Voting Early From Jail

Writer:
Andrew Travers

Almost one-fourth of the inmates in the Pitkin County Jail have voted in Tuesday’s election by casting mail-in ballots from the inside.

Percentage-wise it may be the highest jail turnout in the state. But, being that there are only 13 inmates in the Aspen facility, the three inmate voter tally unsurprisingly falls below the numbers in counties with bigger facilities.

Statewide, the jail turnout is expected to reach new heights this year, as a Denver-based group called the Colorado Criminal Justice Reform Coalition (CCJRC) has spearheaded the first statewide voting rights education initiative for inmates and convicted criminals.

“You’ve got a lot of people in there who are eligible to vote,” said CCJRC’s re-entry coordinator Carol Peeples. “But there is a lot confusion and they are unsure of their rights, and we don’t want anyone to be disenfranchised.”

In previous election years, the extent to which inmates were given information on their right to vote was up to the initiative of jail staff.

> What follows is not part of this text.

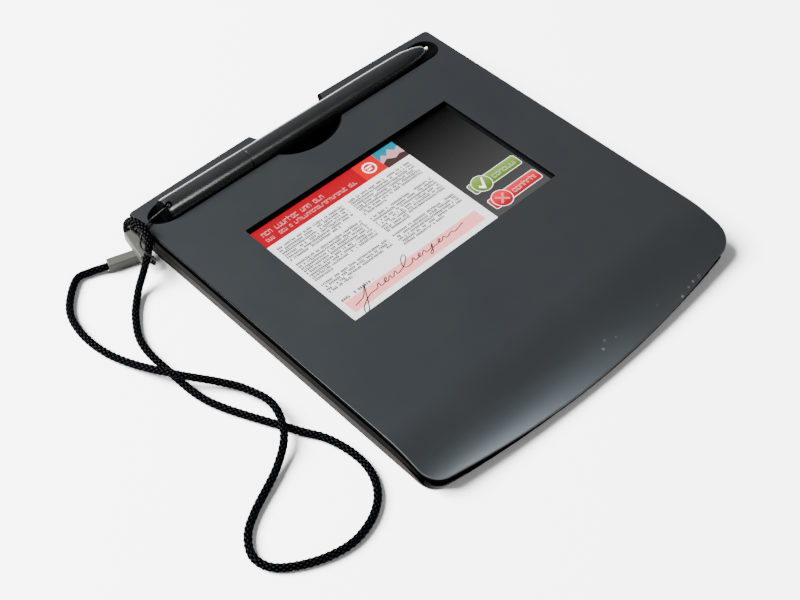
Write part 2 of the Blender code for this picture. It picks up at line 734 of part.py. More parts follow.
def bottom_case():
    """Tray with a floor, side walls that end under the bend, bosses, ribs and foot recesses."""
    case = prism("bottom_case", outline(LOWER_INSET), CASE_BOTTOM, CASE_TOP)
    room = prism("case_room", outline(LOWER_INSET + CASE_WALL), FLOOR_TOP, CASE_TOP + OVERRUN)
    cut(case, room)
    wide = (-PAD_WIDTH, PAD_WIDTH)
    lid = follow_bend(box("above_case", wide, (-PAD_DEPTH, PAD_DEPTH), (CASE_TOP, COVER_TOP + BEND_DROP)))
    front = box("case_front", wide, (-PAD_DEPTH, Y_NOSE + SEAT_GAP), (CASE_BOTTOM - OVERRUN, COVER_TOP))
    cut(case, lid, front)
    for share in RIB_SHARES:
        y_range = around(Y_WINDOW + share * WINDOW_DEPTH, RIB_THICKNESS)
        join(case, box("rib", around(0, WINDOW_WIDTH), y_range, (FLOOR_MIDDLE, SHIELD_UNDER - SEAT_GAP)))
    for x, y in screw_places():
        case_boss(case, x, y)
    for x, y in board_corners():
        join(case, cylinder("board_boss", x, y, BOARD_BOSS_RADIUS, FLOOR_MIDDLE, BOARD_UNDER - SEAT_GAP, 14))
    for x, y in board_screw_places():
        radius = BOARD_SCREW_RADIUS + SEAT_GAP
        cut(case, cylinder("board_hole", x, y, radius, FLOOR_MIDDLE, BOARD_UNDER, 10))
    for x, y in foot_places():
        top = FOOT_HEIGHT + SEAT_GAP
        cut(case, cylinder("foot_recess", x, y, FOOT_RADIUS + SEAT_GAP, CASE_BOTTOM - OVERRUN, top, 24))
    boss_top = FLOOR_TOP + PIN_BOSS_HEIGHT
    join(case, cylinder("pin_boss", X_PIN, Y_SLOT, PIN_BOSS_RADIUS, FLOOR_MIDDLE, boss_top, 14))
    cut(case, cylinder("pin_hole", X_PIN, Y_SLOT, PIN_RADIUS + SEAT_GAP, FLOOR_TOP, COVER_TOP, 12))
    cut(case, socket_passage())
    return finish(case, (0.16, 0.155, 0.145), 0.55)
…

The Pitkin County Jail has long coordinated voting for those eligible in the facility and given them information on their rights or lack thereof. But some counties do nothing unless asked by an inmate.

“We are committed to making sure eligible inmates have the opportunity to vote,” Pitkin County Sheriff Bob Braudis, who oversees the jail, said this week.

In Colorado you are barred from voting only from the day you are convicted of a felony offense until you complete your prison time and any parole sentence.

So you can vote if you are in jail on a misdemeanor conviction, free on bail for any crime, if you are a pre-trial jail detainee, or have completed your sentence and parole. Colorado felons are allowed to vote while on probation.

Colorado stands among five states with the same felon-voting law, and is decidedly moderate in comparison with others around the country: 12 states permanently ban people from voting if they’ve ever been incarcerated for a felony, 18 bar them until they have completed a sentence and any probationary period.

There are 15 states with less restrictions on felon voting than Colorado — including Maine and Vermont, where convicts are not restricted from voting in any way, and are allowed to vote from prison.

Pitkin County jailer Jim DeBerge solicited the voter-eligible inmates here before the Oct. 6 registration deadline. A 25-year veteran of the jail, DeBerge has coordinated inmate voting before, but he said this was the first time an outside group sent him information packets to help register inmates in a vote-from-jail campaign.

“It just made it a step easier than it was in other years,” DeBerge said.

None of the men who voted from the jail had driver’s licenses or any of the identifying paperwork required to vote. But DeBerge printed their jail booking photos and information, which the Pitkin County Clerk and Recorder’s office accepted.

Denver County Jail tried the same thing for between 30 and 40 of its inmates who wanted to vote but did not have identification. They were rejected and not allowed to register, said Major Victoria Connors, who runs the 2,000-inmate facility.

Despite the rejections, Connors said she expects to more than double her 30-some inmate vote count from four years ago.

“Response has been really positive,” Connors said, though she admitted she had hoped more inmates would express interest. Just 150 of roughly 2,000 inmates requested mail-in ballots. About 400 in the jail, she estimated, were eligible.

One of their detainee voters, she said, was a man facing 19 felony accusations, likely convictions and the rest of his life in state penitentiaries.

“This is probably the last time he’ll vote in his life,” she said. “It makes you realize what a privilege it is that you’re taking away from people.”

Early voting has also opened what some might call a loophole for would-be felons, though. What happens if you are convicted before Election Day, but voted before that conviction? You’re all right, said Colorado’s Elections Communications Manager Richard Coolidge.

“If you vote while you are not a convicted felon, your vote will count,” Coolidge said Wednesday.